I sat under the tarpaulin, drink and fag in hand, and counted the bricks in the courtyard wall. I got to 44 before I needed to take another sip and drag, and in blowing the smoke out I effectively blocked my own view. It was warm, and the wall removed the possibility of any breeze, so the smoke hung there, drifting. It picked up the eddies and currents like dusted fingerprints, and dissipated slowly. I swivelled in my chair and turned to speak to you, but you were occupied with someone else, so I followed my grey breath’s unsure path instead. 

17/05/10

Thin clouds spill across the sky like split mayonnaise, distilling dusk light and making the concrete of the patio look damp. I sit on the bottom step and tread the lawn between my toes, a novel dangling from my fingers. I used to give myself to over books wholly, and devour complete chapters in minutes, but I lost this skill late in adolescence. A faint film of dirt sticks to the balls of my feet, and the feeling is nearly unpleasant, as if pushing a thumb through overripe pear when expecting the soft give of firmer flesh. I shiver indulgently.

11/05/10

Sat in my chair so long that the room’s grown cold.
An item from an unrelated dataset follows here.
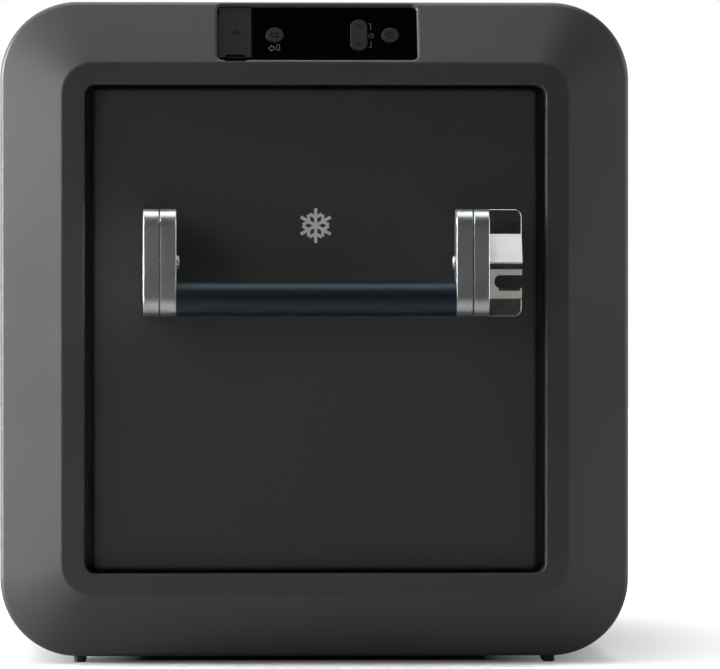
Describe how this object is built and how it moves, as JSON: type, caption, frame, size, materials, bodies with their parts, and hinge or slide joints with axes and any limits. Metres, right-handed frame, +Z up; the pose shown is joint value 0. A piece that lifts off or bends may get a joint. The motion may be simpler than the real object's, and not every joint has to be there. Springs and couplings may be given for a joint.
{
  "type": "portable compressor cooler",
  "caption": "Powered cool box with sloped end frames, recessed end panels, fold-down handles, bottle opener, slope-mounted control panel, hinged lid and a compressor bay beside the tub.",
  "frame": {"origin": "centre of the floor under the feet", "axes": "+Z up, -Y out of the control end, +Y towards the far end, +X to the right seen from the control end"},
  "size_m": [0.455, 0.72, 0.478],
  "materials": {
    "frame_plastic": "fine moulded texture",
    "panel_charcoal": "matt powder coat",
    "shell_paint": "satin powder coat",
    "lid_plastic": "fine moulded texture",
    "dark_plastic": "matt",
    "gloss_fascia": "piano black",
    "button_plastic": "satin",
    "flap_rubber": "matt",
    "aluminium": "brushed and anodised",
    "stainless": "polished",
    "grip_rubber": "soft touch navy",
    "foot_rubber": "matt",
    "foam": "closed cell",
    "liner_white": "satin white",
    "basket_coating": "plastic coated",
    "light_lens": "frosted",
    "compressor_black": "gloss enamel",
    "copper": "drawn tube",
    "electronics": "solder mask",
    "display_glass": "dark lens",
    "controller_grey": "die cast"
  },
  "bodies": {
    "cabinet": {"end_frame_front": "frame_plastic", "end_frame_rear": "frame_plastic", "end_panel_front": "panel_charcoal", "end_panel_rear": "panel_charcoal", "frame_back_plates": "dark_plastic", "control_housing": "dark_plastic", "control_fascia": "gloss_fascia", "socket_plate": "dark_plastic", "usb_socket": "stainless", "display_module": "display_glass", "control_board": "electronics", "handle_brackets_front": "aluminium", "handle_brackets_rear": "aluminium", "handle_screws": "stainless", "bottle_opener": "stainless", "outer_shell": "shell_paint", "insulation_foam": "foam", "inner_tub": "liner_white", "evaporator_plate": "aluminium", "rim_collar": "dark_plastic", "air_grille_left": "dark_plastic", "air_grille_right": "dark_plastic", "ac_inlet": "dark_plastic", "dc_inlet": "dark_plastic", "inlet_pins": "stainless", "feet": "foot_rubber", "base_pan": "dark_plastic", "compressor_mounts": "foot_rubber", "compressor": "compressor_black", "condenser": "aluminium", "fan_shroud": "dark_plastic", "motor_controller": "controller_grey", "refrigerant_line": "copper", "interior_light": "light_lens", "hinge_body_leaves": "stainless", "hinge_pins": "stainless", "latch_keeper": "dark_plastic"},
    "lid": {"lid_shell": "lid_plastic", "lid_foam": "foam", "lid_liner": "liner_white", "lid_gasket": "foot_rubber", "hinge_lid_leaves": "stainless", "latch_pin": "stainless"},
    "latch": {"latch_lever": "dark_plastic"},
    "front_handle": {"handle_arms_front": "aluminium", "grip_core_front": "aluminium", "grip_sleeve_front": "grip_rubber"},
    "rear_handle": {"handle_arms_rear": "aluminium", "grip_core_rear": "aluminium", "grip_sleeve_rear": "grip_rubber"},
    "power_button": {"power_button": "button_plastic"},
    "select_button": {"select_button": "button_plastic"},
    "rocker": {"rocker_button": "button_plastic"},
    "socket_flap": {"usb_cap": "flap_rubber"},
    "ac_flap": {"ac_flap": "flap_rubber"},
    "dc_flap": {"dc_flap": "flap_rubber"},
    "fan": {"fan_impeller": "dark_plastic"},
    "drain_plug": {"drain_plug": "dark_plastic"},
    "large_basket": {"basket_large": "basket_coating"},
    "small_basket": {"basket_small": "basket_coating"}
  },
  "joints": [
    {"name": "lid_hinge", "type": "hinge", "parent": "cabinet", "child": "lid", "pos_m": [-0.2229, 0, 0.411], "axis": [0, -1, 0], "range_deg": [0, 90]},
    {"name": "latch_swing", "type": "hinge", "parent": "lid", "child": "latch", "pos_m": [0.219, 0, 0.432], "axis": [0, -1, 0], "range_deg": [0, 65]},
    {"name": "front_handle_fold", "type": "hinge", "parent": "cabinet", "child": "front_handle", "pos_m": [0, -0.342, 0.28875], "axis": [-1, 0, 0], "range_deg": [0, 90]},
    {"name": "rear_handle_fold", "type": "hinge", "parent": "cabinet", "child": "rear_handle", "pos_m": [0, 0.342, 0.28875], "axis": [1, 0, 0], "range_deg": [0, 90]},
    {"name": "power_press", "type": "slide", "parent": "cabinet", "child": "power_button", "axis": [0, 0.8742, -0.4856], "range_m": [0, 0.0008], "stiffness_N_per_m": 600},
    {"name": "select_press", "type": "slide", "parent": "cabinet", "child": "select_button", "axis": [0, 0.8742, -0.4856], "range_m": [0, 0.0008], "stiffness_N_per_m": 600},
    {"name": "rocker_tilt", "type": "hinge", "parent": "cabinet", "child": "rocker", "pos_m": [0.0317, -0.30189, 0.45212], "axis": [1, 0, 0], "range_deg": [-3, 3], "stiffness_Nm_per_rad": 0.05},
    {"name": "socket_flap_hinge", "type": "hinge", "parent": "cabinet", "child": "socket_flap", "pos_m": [-0.05755, -0.29309, 0.47372], "axis": [-1, 0, 0], "range_deg": [0, 90]},
    {"name": "ac_flap_hinge", "type": "hinge", "parent": "cabinet", "child": "ac_flap", "pos_m": [-0.2232, -0.206, 0.0862], "axis": [0, 1, 0], "range_deg": [0, 90]},
    {"name": "dc_flap_hinge", "type": "hinge", "parent": "cabinet", "child": "dc_flap", "pos_m": [-0.2232, -0.152, 0.0842], "axis": [0, 1, 0], "range_deg": [0, 90]},
    {"name": "fan_spin", "type": "hinge", "parent": "cabinet", "child": "fan", "pos_m": [-0.156, -0.171, 0.128], "axis": [1, 0, 0], "continuous": true},
    {"name": "drain_plug_pull", "type": "slide", "parent": "cabinet", "child": "drain_plug", "axis": [1, 0, 0], "range_m": [0, 0.045]},
    {"name": "large_basket_lift", "type": "slide", "parent": "cabinet", "child": "large_basket", "axis": [0, 0, 1], "range_m": [0, 0.015]},
    {"name": "small_basket_lift", "type": "slide", "parent": "cabinet", "child": "small_basket", "axis": [0, 0, 1], "range_m": [0, 0.015]}
  ]
}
Wish I’d remembered to learn to like shivering at some point during the winter. All my blankets are strategically strewn over the various coffee stains I managed to get on my sheets whilst reading last night, so clearly I can’t use one of those. Having to make do with an extra pair of tights and a bottle of raspberry vodka, which I’m not particularly fond of. It’ll replace the creme de menthe as the reserve drink, for when everything else dries up, I suppose. It’s an important job, that.